The Sake School of America is opening gates to many industry professionals who aspire to become Sake advisers and Japanese Sake sommeliers by undergoing appropriate training and certification. The institution welcomes anyone who wants to learn about Sake as a cuisine and a cultural asset.
In 2016, Ueno was honored with The Sake Samurai, the most prestigious title in the industry, by the Japanese Sake and Shochu Maker’s Association. With his undying dedication to the cause, he remains on a mission to mainstream authentic Sake flavors, making Sake accessible to the general public.
In the wake of his efforts, Ueno has been organizing tours for visitors willing to explore the production process of Sake breweries in Japan. According to the Sake Samurai, “Most Americans have long underestimated the beauty and flavor of Sake as a side drink.”
Although the American taste mainly revolves around beers, whiskeys, and traditional wines, Uneo is trying to change that by introducing Americans to this beloved Japanese drink.
Aside from his work as a WSET educator, he also developed a certification course named Shochu Adviser Certificate. In February 2021, the Ministry of Agriculture, Forestry, and Fisheries in Japan appointed him as the goodwill ambassador of Japanese cuisine.
Ueno aims to bring a new wave of Sake enthusiasts onboard who can work together towards making traditional beverages a popular choice. He plans to introduce varied flavors and styles brewed from all over Japan. Toshio Ueno is hopeful about the future of Sake and wants to see more people appreciate the joy it brings.

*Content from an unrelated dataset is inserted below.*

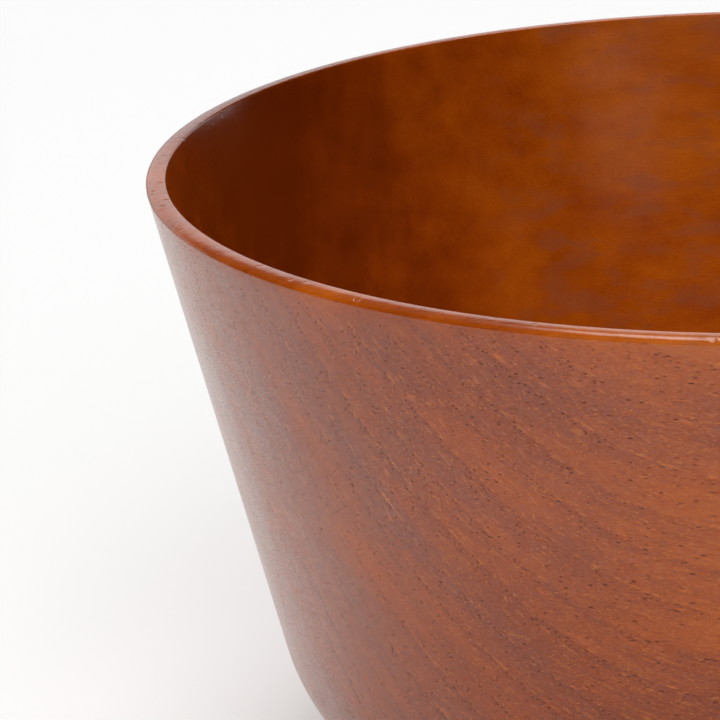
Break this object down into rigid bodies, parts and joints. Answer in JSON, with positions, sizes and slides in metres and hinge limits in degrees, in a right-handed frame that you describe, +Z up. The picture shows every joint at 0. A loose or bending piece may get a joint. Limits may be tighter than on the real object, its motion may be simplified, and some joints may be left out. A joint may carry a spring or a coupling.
{
  "type": "serving bowl",
  "caption": "Deep straight-sided wooden serving bowl, turned from one block, with a thin crowned lip, a soft base corner and a low foot ring.",
  "frame": {"origin": "centre of the circle on the table that the foot ring rests on", "axes": "+Z up along the axis the bowl was turned on; +X and +Y are level and interchangeable"},
  "size_m": [0.18, 0.18, 0.095],
  "materials": {
    "lacquered_wood": "thin satin clear coat wiped into open-pored reddish-brown hardwood"
  },
  "bodies": {
    "root": {"turned_bowl": "lacquered_wood"}
  },
  "joints": []
}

While talking about the traditional Japanese drink, Ueno said, “The world of Sake is a compelling exploration into the Japanese culture and the art of brewing the finest, and our mission is to spread this wonder of our culture to every person in the world.”
With his continuous efforts to make Sake accessible to the masses, Ueno remains optimistic about people worldwide being able to recognize the iconic taste of the drink. His contributions to the traditional beverage are a tribute to Japanese pride that burns in the people’s hearts.